A few people seem to read my blog as a way of keeping track of me and what I am doing. To be fair this group mainly consists of my mother who likes to know where I am in the world (and occasionally why I am there) – Hello Mum!

With the dawn of social networking sites and microblogging more people are subjected to my shorter bursts of everyday information. Updating my status via ping.fm means that the trivial status line in facebook becomes a part of an ongoing background chatter. My friends can see what I am doing and some of them will comment on my actions. My comments on their comments will turn the whole thing into micro-conversations of massive trivia. Something is happening here – not sure what it all means… Yet.

Anyway this all came about when one of my work collegaues (and FB friends) dropped by my office and commented on the fact that many of my status updates on FB involved my running.
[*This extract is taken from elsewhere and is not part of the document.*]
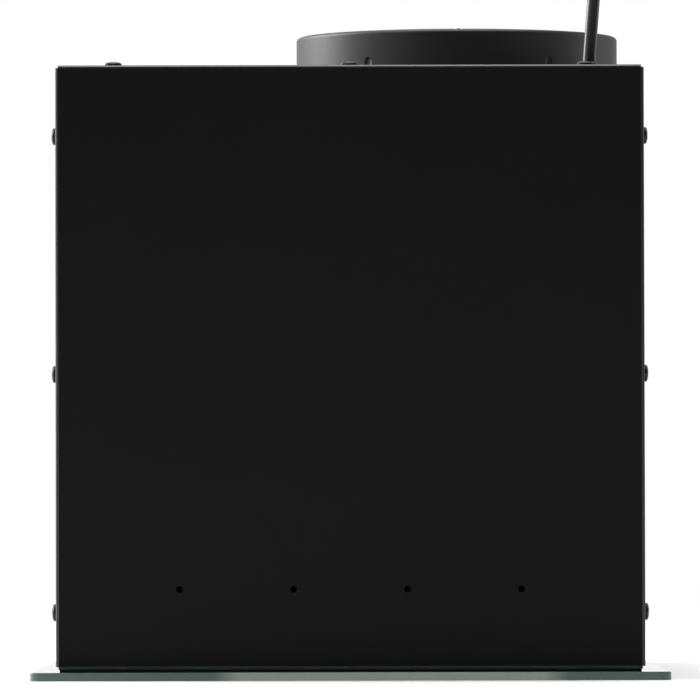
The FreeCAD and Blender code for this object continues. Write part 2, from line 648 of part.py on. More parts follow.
def blower_housing():
    """Two halves of the scroll housing with the square outlet flange under the roof."""
    wall, half, inlet = dim("volute_wall"), dim("volute_half"), dim("inlet_radius")
    roof = dim("casing_top") - 2 * dim("sheet_steel")
    centre = fan_centre()
    side, flange_thick, ear_radius, ear_length, bore = 132, 2, 6, 5, 1.6
    hollow = scroll_solid(0, half - wall)
    corner = Vector(-side / 2, dim("collar_depth") - side / 2, roof - flange_thick)
    shell = scroll_solid(wall, half).fuse(Part.makeBox(side, side, flange_thick, corner)).cut(hollow)
    shell = shell.cut(Part.makeCylinder(inlet, half, centre - Vector(half + 1, 0, 0), Vector(1, 0, 0)))
    for x, y in collar_screw_places():
        shell = shell.cut(Part.makeCylinder(bore, 8, Vector(x, dim("collar_depth") + y, roof - 5)))
    mouth = ring_at(centre, inlet + 3, inlet, -half - 3, 3 + wall)
    room = Part.makeBox(300, 400, 400, Vector(-300, -200, 0))
    left, right = shell.common(room).fuse(mouth), shell.cut(room)
    halves = [("volute_left", left, -ear_length), ("volute_right", right, 0)]
    for name, solid, start in halves:
        ears = [ring_at(spot, ear_radius, bore, start, ear_length).cut(hollow) for spot in scroll_ears()]
        made(name, solid.fuse(ears).removeSplitter())
    screws = [at(ear_length, spot.y, spot.z, TO_RIGHT) for spot in scroll_ears()]
    made("volute_screws", copies(pan_screw(3, 2, 1.5, 9), screws))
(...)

She asked why this was. Suddenly all the little micro-comments had been harvested and analysed – in the nonchalant way in which the mind works and formulated into a question.

So it’s time to officially announce the fact that I am officially training for a specific goal. My running became vaguely serious in September last year when I succumbed to temptation and bought real running gear. I discussed this online too in a post called Slippery Slope to Spandex. Since then I have been running for fun and exercise.

Then a couple of weeks ago in a fit of misguided hubris I registered for my first ever race. And I mean EVER. I never even did sports as a kid. So now on the 16 May I shall be running a local half-marathon called Göteborgsvarvet. I will not be alone in this there are already over 36 000 runners registered.

So why write all this here? Well to paraphrase an aweful song which I haven’t been able to lose since my teenage years: it’s my blog and I’ll write if I want to. But in reality I want to write it down to increase the pressure, to make sure that I will go through with the whole affair. By placing this text online I am bringing to bear the tools of reputation and public shaming to make sure I will go through with this impluse decision.